## begin
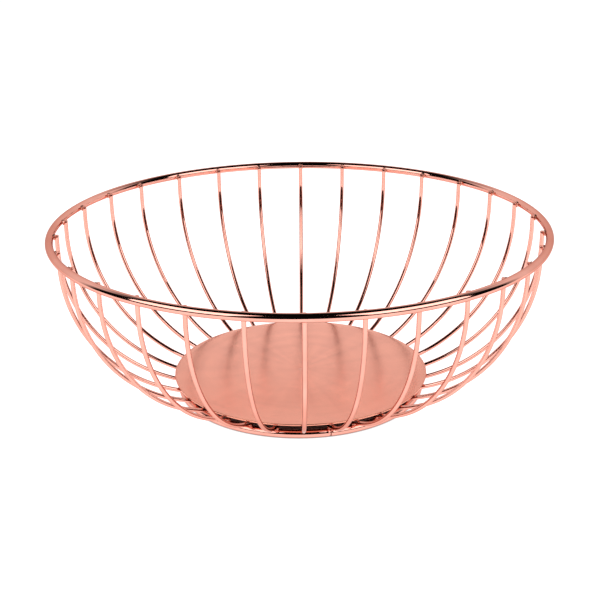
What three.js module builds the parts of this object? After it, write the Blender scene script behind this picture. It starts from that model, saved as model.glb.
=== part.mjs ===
// Round wire produce basket.
// A thick rim wire and a smaller ring of the same wire carry slim curved ribs,
// and a flat round plate lies in the curve of the ribs, over the base ring.
// Millimetres, +Z up. The base wire rests on z = 0 and the Z axis runs through its centre.

import * as THREE from "three";

// Driving dimensions.
const RIM_DIAMETER = 280; // over the outside of the rim wire
const HEIGHT = 98.5; // from the floor to the top of the rim wire
const RIM_WIRE = 4.5; // gauge of the rim wire
const BASE_WIRE = 4.5; // gauge of the base wire
const BASE_RING_DIAMETER = 138; // centreline of the base wire
const RIB_COUNT = 30;
const RIB_WIRE = 2.4; // gauge of the ribs
const PLATE_DIAMETER = 146.5;
const PLATE_THICKNESS = 0.9;
const PLATE_EDGE = 0.2; // chamfer around the edge of the plate
const WELD_GAP = 0.3; // clearance at every welded contact

// Shape of a rib: an upright tip, one long bow that crosses over the base wire,
// and a small bend that levels it off as a foot under the plate.
const TIP_ABOVE_RIM_CENTRE = 0.8;
const TIP_LENGTH = 7;
const FOOT_BEND_RADIUS = 10;
const FOOT_REACH = 4; // in from the foot bend, base wire or plate edge, the innermost of them
const FOOT_CLEARANCE = 2.3; // least room between a foot and the floor

// Facets.
const RIM_SEGMENTS = 120;
const BASE_SEGMENTS = 60;
const PLATE_SEGMENTS = 90;
const RING_SIDES = 12;
const RIB_SIDES = 8;
const BOW_STEPS = 32;
const FOOT_BEND_STEPS = 3;

// Radii and heights that follow from the driving dimensions.
const rimRadius = (RIM_DIAMETER - RIM_WIRE) / 2;
const rimHeight = HEIGHT - RIM_WIRE / 2;
const baseRadius = BASE_RING_DIAMETER / 2;
const baseHeight = BASE_WIRE / 2;
const tipRadius = rimRadius - (RIM_WIRE + RIB_WIRE) / 2 - WELD_GAP;
const tipHeight = rimHeight + TIP_ABOVE_RIM_CENTRE;

// The bow is upright where it meets the tip and lies on the base wire where it crosses it.
// When it would come level before the base wire, it is level at the height of that wire.
const bowHeight = tipHeight - TIP_LENGTH;
const bowRadius = radiusOfBow();
const bowCentre = tipRadius - bowRadius;

// The foot bend leaves the bow at the slope from which it comes level at its clearance
// from the floor. When the bow itself is level above that, there is nothing to bend.
const lowestFoot = RIB_WIRE / 2 + FOOT_CLEARANCE;
const footSlope = Math.acos(
  Math.min((bowHeight - lowestFoot - FOOT_BEND_RADIUS) / (bowRadius - FOOT_BEND_RADIUS), 1),
);
const bendCentre = bowCentre + (bowRadius - FOOT_BEND_RADIUS) * Math.sin(footSlope);
const bendHeight = bowHeight - (bowRadius - FOOT_BEND_RADIUS) * Math.cos(footSlope);
const footHeight = bendHeight - FOOT_BEND_RADIUS;
const plateRadius = PLATE_DIAMETER / 2;
const footRadius = Math.min(bendCentre, baseRadius, plateRadius) - FOOT_REACH;

// The plate settles onto the ribs until a corner of its edge is one weld gap from them.
const plateBottom = Math.max(
  heightInsideRibs(plateRadius) - PLATE_EDGE,
  heightInsideRibs(plateRadius - PLATE_EDGE),
);

const plated = { color: 0xd9a08c, metalness: 1, roughness: 0.15 };
const brushed = { color: 0xd89a86, metalness: 1, roughness: 0.4 };

function radiusOfBow() {
  const contact = (BASE_WIRE + RIB_WIRE) / 2 + WELD_GAP;
  const reach = tipRadius - baseRadius;
  const rise = bowHeight - baseHeight;
  if (reach > rise - contact) {
    return rise - contact;
  }
  return (reach ** 2 + rise ** 2 - contact ** 2) / (2 * (reach + contact));
}

// Height, at a distance from the axis, that keeps one weld gap to the inside of the ribs.
function heightInsideRibs(radius) {
  const inset = RIB_WIRE / 2 + WELD_GAP;
  if (radius > bowCentre + (bowRadius - inset) * Math.sin(footSlope)) {
    return bowHeight - Math.sqrt((bowRadius - inset) ** 2 - (radius - bowCentre) ** 2);
  }
  const out = Math.max(radius - bendCentre, 0);
  return bendHeight - Math.sqrt((FOOT_BEND_RADIUS - inset) ** 2 - out ** 2);
}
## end
Extract all of the data exactly as written.

§ SOLUTION FOR THIS TASK
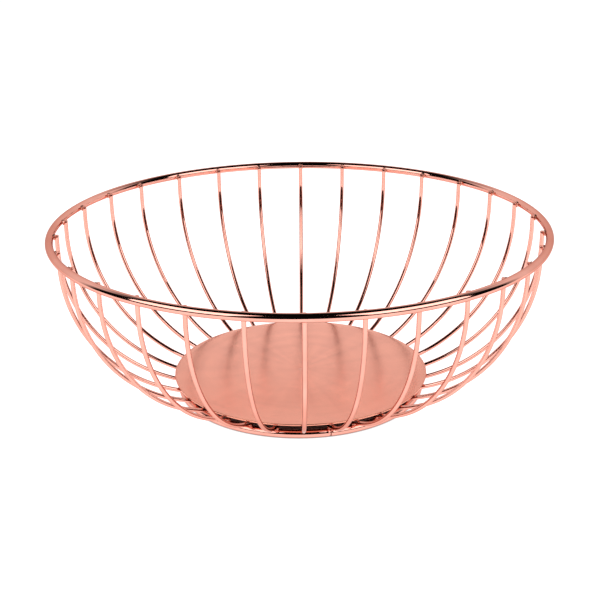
What three.js module builds the parts of this object? After it, write the Blender scene script behind this picture. It starts from that model, saved as model.glb.
=== part.mjs ===
// Round wire produce basket.
// A thick rim wire and a smaller ring of the same wire carry slim curved ribs,
// and a flat round plate lies in the curve of the ribs, over the base ring.
// Millimetres, +Z up. The base wire rests on z = 0 and the Z axis runs through its centre.

import * as THREE from "three";

// Driving dimensions.
const RIM_DIAMETER = 280; // over the outside of the rim wire
const HEIGHT = 98.5; // from the floor to the top of the rim wire
const RIM_WIRE = 4.5; // gauge of the rim wire
const BASE_WIRE = 4.5; // gauge of the base wire
const BASE_RING_DIAMETER = 138; // centreline of the base wire
const RIB_COUNT = 30;
const RIB_WIRE = 2.4; // gauge of the ribs
const PLATE_DIAMETER = 146.5;
const PLATE_THICKNESS = 0.9;
const PLATE_EDGE = 0.2; // chamfer around the edge of the plate
const WELD_GAP = 0.3; // clearance at every welded contact

// Shape of a rib: an upright tip, one long bow that crosses over the base wire,
// and a small bend that levels it off as a foot under the plate.
const TIP_ABOVE_RIM_CENTRE = 0.8;
const TIP_LENGTH = 7;
const FOOT_BEND_RADIUS = 10;
const FOOT_REACH = 4; // in from the foot bend, base wire or plate edge, the innermost of them
const FOOT_CLEARANCE = 2.3; // least room between a foot and the floor

// Facets.
const RIM_SEGMENTS = 120;
const BASE_SEGMENTS = 60;
const PLATE_SEGMENTS = 90;
const RING_SIDES = 12;
const RIB_SIDES = 8;
const BOW_STEPS = 32;
const FOOT_BEND_STEPS = 3;

// Radii and heights that follow from the driving dimensions.
const rimRadius = (RIM_DIAMETER - RIM_WIRE) / 2;
const rimHeight = HEIGHT - RIM_WIRE / 2;
const baseRadius = BASE_RING_DIAMETER / 2;
const baseHeight = BASE_WIRE / 2;
const tipRadius = rimRadius - (RIM_WIRE + RIB_WIRE) / 2 - WELD_GAP;
const tipHeight = rimHeight + TIP_ABOVE_RIM_CENTRE;

// The bow is upright where it meets the tip and lies on the base wire where it crosses it.
// When it would come level before the base wire, it is level at the height of that wire.
const bowHeight = tipHeight - TIP_LENGTH;
const bowRadius = radiusOfBow();
const bowCentre = tipRadius - bowRadius;

// The foot bend leaves the bow at the slope from which it comes level at its clearance
// from the floor. When the bow itself is level above that, there is nothing to bend.
const lowestFoot = RIB_WIRE / 2 + FOOT_CLEARANCE;
const footSlope = Math.acos(
  Math.min((bowHeight - lowestFoot - FOOT_BEND_RADIUS) / (bowRadius - FOOT_BEND_RADIUS), 1),
);
const bendCentre = bowCentre + (bowRadius - FOOT_BEND_RADIUS) * Math.sin(footSlope);
const bendHeight = bowHeight - (bowRadius - FOOT_BEND_RADIUS) * Math.cos(footSlope);
const footHeight = bendHeight - FOOT_BEND_RADIUS;
const plateRadius = PLATE_DIAMETER / 2;
const footRadius = Math.min(bendCentre, baseRadius, plateRadius) - FOOT_REACH;

// The plate settles onto the ribs until a corner of its edge is one weld gap from them.
const plateBottom = Math.max(
  heightInsideRibs(plateRadius) - PLATE_EDGE,
  heightInsideRibs(plateRadius - PLATE_EDGE),
);

const plated = { color: 0xd9a08c, metalness: 1, roughness: 0.15 };
const brushed = { color: 0xd89a86, metalness: 1, roughness: 0.4 };

function radiusOfBow() {
  const contact = (BASE_WIRE + RIB_WIRE) / 2 + WELD_GAP;
  const reach = tipRadius - baseRadius;
  const rise = bowHeight - baseHeight;
  if (reach > rise - contact) {
    return rise - contact;
  }
  return (reach ** 2 + rise ** 2 - contact ** 2) / (2 * (reach + contact));
}

// Height, at a distance from the axis, that keeps one weld gap to the inside of the ribs.
function heightInsideRibs(radius) {
  const inset = RIB_WIRE / 2 + WELD_GAP;
  if (radius > bowCentre + (bowRadius - inset) * Math.sin(footSlope)) {
    return bowHeight - Math.sqrt((bowRadius - inset) ** 2 - (radius - bowCentre) ** 2);
  }
  const out = Math.max(radius - bendCentre, 0);
  return bendHeight - Math.sqrt((FOOT_BEND_RADIUS - inset) ** 2 - out ** 2);
}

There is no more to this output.